関東平野ではプレートが3層構造ですので、画像にある(1)から(6)までの6パターンで破壊が起こります。南海トラフなどの通常のトラフは2層構造で、(1)から(3)までの3パターンで破壊が起こるため、関東平野では通常のトラフに比べておよそ2倍の地震リスクがあります。

日本国内には約2000の活断層があると言われており、半分ほどは場所がわかっていると言われています。ただ、確認できていないものも多くあるため、例えば今建っている建物の下にも活断層がある可能性があるんです。

内陸型地震に備える場合、活断層がどこにあるかを知ることが重要になりそうです。活断層の場所はどのように調査するのでしょうか

空中写真で地形を確認する「地形調査」、過去の地震でできた岩盤の食い違いを調べる「トレンチ調査」などがあります。しかし、トレンチ調査の場合は、特に関東平野では調査を進めるのが非常に困難です。

というのも、関東平野の直下には、箱根火山や富士山の火山活動が盛んだったときにできた火山灰の地層「関東ローム層」があるからです。トレンチ調査では、この関東ローム層の下の地層を調べる必要がありますが、関東ローム層は3000メートルほどの厚みがあるため、活断層を確認できる岩盤まで掘り進めるのが難しいんです。

それでも近年の調査によって、関東平野の地下にはおよそ20本の隠れた活断層があることが判明しています。今後のより詳細な活断層調査が待たれるところです。

南海トラフ地震と首都直下地震では、それぞれどんな被害が想定されますか?

南海トラフ地震の場合、政府の想定では、沿岸部には最大で30メートルを超える巨大津波が押し寄せるとしています。238万棟の建物が倒壊、焼失し、死者はおよそ32万人におよぶとされます。予想される被害総額は220兆円です。

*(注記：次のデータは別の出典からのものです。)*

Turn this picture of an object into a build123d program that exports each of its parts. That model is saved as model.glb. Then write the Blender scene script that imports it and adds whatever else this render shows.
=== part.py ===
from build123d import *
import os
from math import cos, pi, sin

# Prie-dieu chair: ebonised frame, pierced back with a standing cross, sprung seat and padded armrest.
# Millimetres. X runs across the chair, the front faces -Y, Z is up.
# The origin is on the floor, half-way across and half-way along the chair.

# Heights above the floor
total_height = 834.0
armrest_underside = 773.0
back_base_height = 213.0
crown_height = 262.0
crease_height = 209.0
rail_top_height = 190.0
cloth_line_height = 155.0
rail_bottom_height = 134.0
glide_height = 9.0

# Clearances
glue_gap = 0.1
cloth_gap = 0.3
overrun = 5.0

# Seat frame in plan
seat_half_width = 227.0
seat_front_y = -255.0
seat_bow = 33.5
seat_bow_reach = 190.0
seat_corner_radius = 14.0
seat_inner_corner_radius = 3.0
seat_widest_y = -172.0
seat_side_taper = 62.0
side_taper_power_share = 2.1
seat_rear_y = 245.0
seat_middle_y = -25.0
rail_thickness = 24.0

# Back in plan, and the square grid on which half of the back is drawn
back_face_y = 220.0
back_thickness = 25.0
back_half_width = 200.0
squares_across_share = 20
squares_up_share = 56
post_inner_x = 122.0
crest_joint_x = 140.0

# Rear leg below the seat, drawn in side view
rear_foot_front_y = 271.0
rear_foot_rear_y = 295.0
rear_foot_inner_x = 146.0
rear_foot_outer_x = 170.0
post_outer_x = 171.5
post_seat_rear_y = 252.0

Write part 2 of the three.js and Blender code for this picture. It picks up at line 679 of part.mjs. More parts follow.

一方、首都直下地震については、今年5月、東京都が10年ぶりに被害想定を見直しました。先ほどの「都心南部直下地震」でマグニチュード7.3を想定した場合、19万4000棟の建物が倒壊、焼失し、死者は6100人ほどと言われます。被害総額は100兆円。どちらも国家予算規模です。

ただ、この予測が正しいとは限りません。地震の被害を予想するときは、同じプレートで起きた過去の地震のマグニチュードを基に予測しますが、実際にはマグニチュード0.5ほどばらつきが出ることがあります。その場合、建物の倒壊数や死者数は大きく変わります。